Atop the ballot is the U.S. Senate race between incumbent Democrat Cory Booker, who has been in office a year filling the expired term of the late Frank Lautenberg, and Republican challenger Jeff Bell. A Bell victory would be the first for a Republican U.S. Senate candidate in the state since 1972.

All 12 House seats are up, and it’s expected that none of them will be controlled by a different party after the election. Currently, Republicans and Democrats each hold six.

The two ballot measure that would get rid of the state’s right to bail is presented as part of a larger overhaul intended to make it easier for judges to keep suspects who are considered dangerous in jail while awaiting trial, while letting lower-level suspects go free without paying.
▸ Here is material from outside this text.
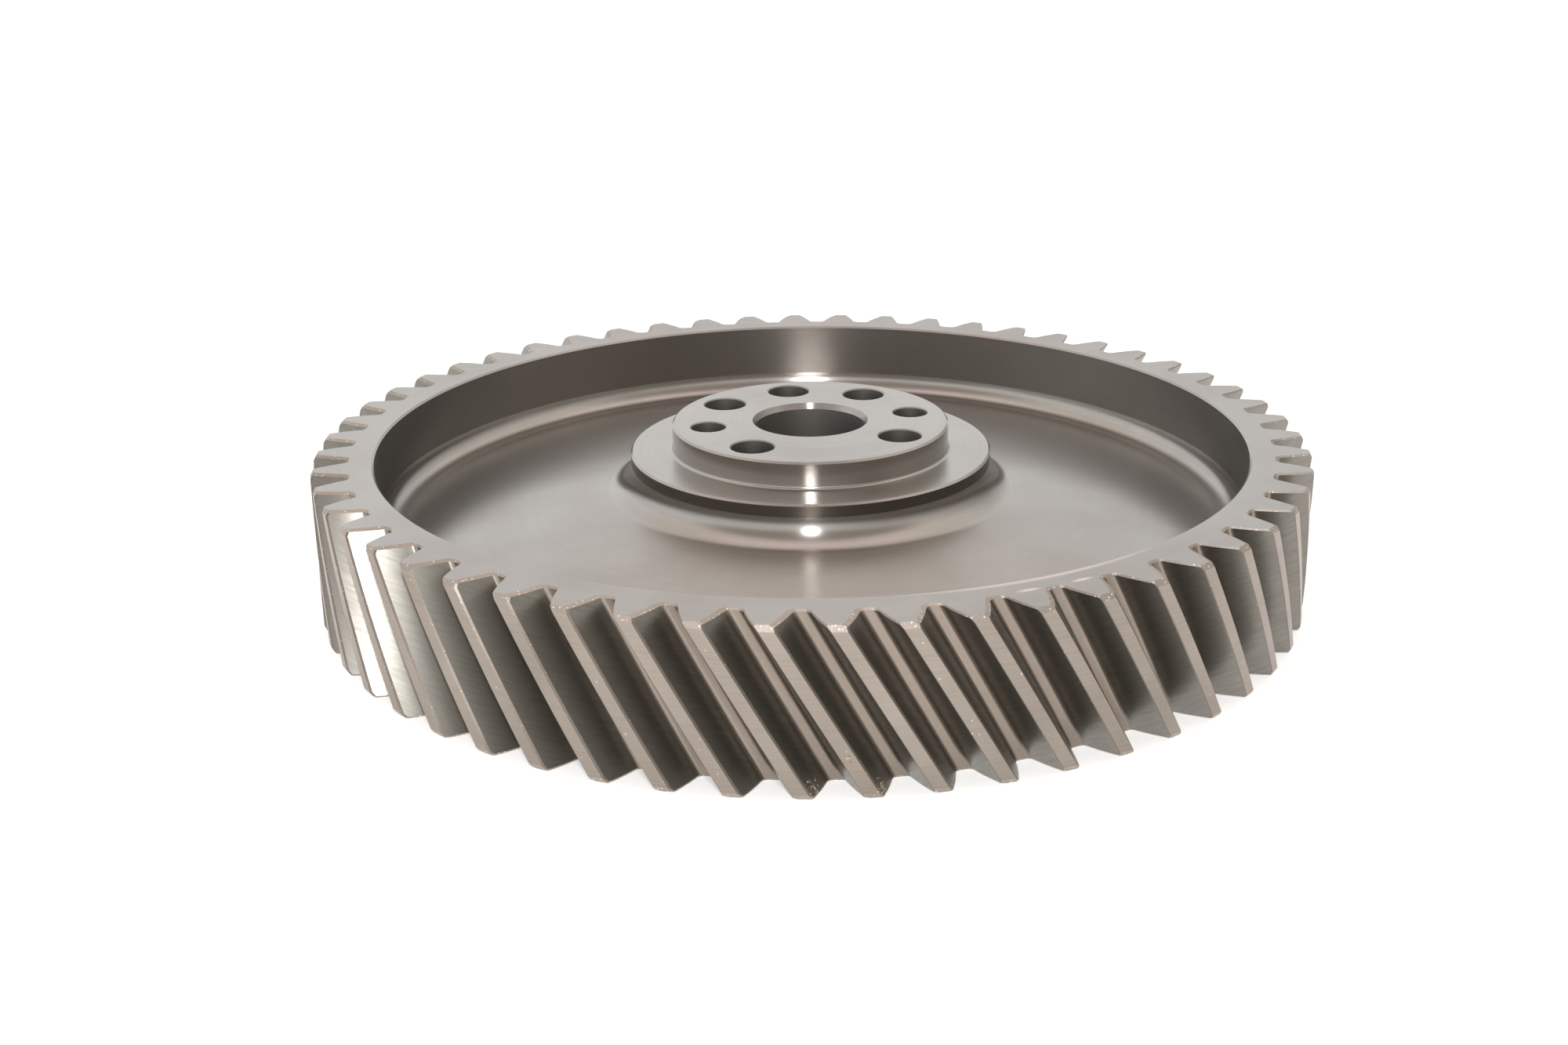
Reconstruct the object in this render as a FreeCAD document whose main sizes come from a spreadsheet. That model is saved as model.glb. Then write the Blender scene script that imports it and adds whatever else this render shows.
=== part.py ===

There hasn’t been much organized opposition, but some critics worry about giving too much power to the court system.

The other proposed amendment to the state constitution would dedicate a portion of the state’s corporate business tax to open space preservation — and increase the amount starting in 2019. Some environmentalists say that would take money away from other environmental projects, while some conservatives say the cause should not be a priority.

Polls open at 6:00 a.m. and close in New Jersey at 8:00 p.m. and in New York at 9:00 p.m.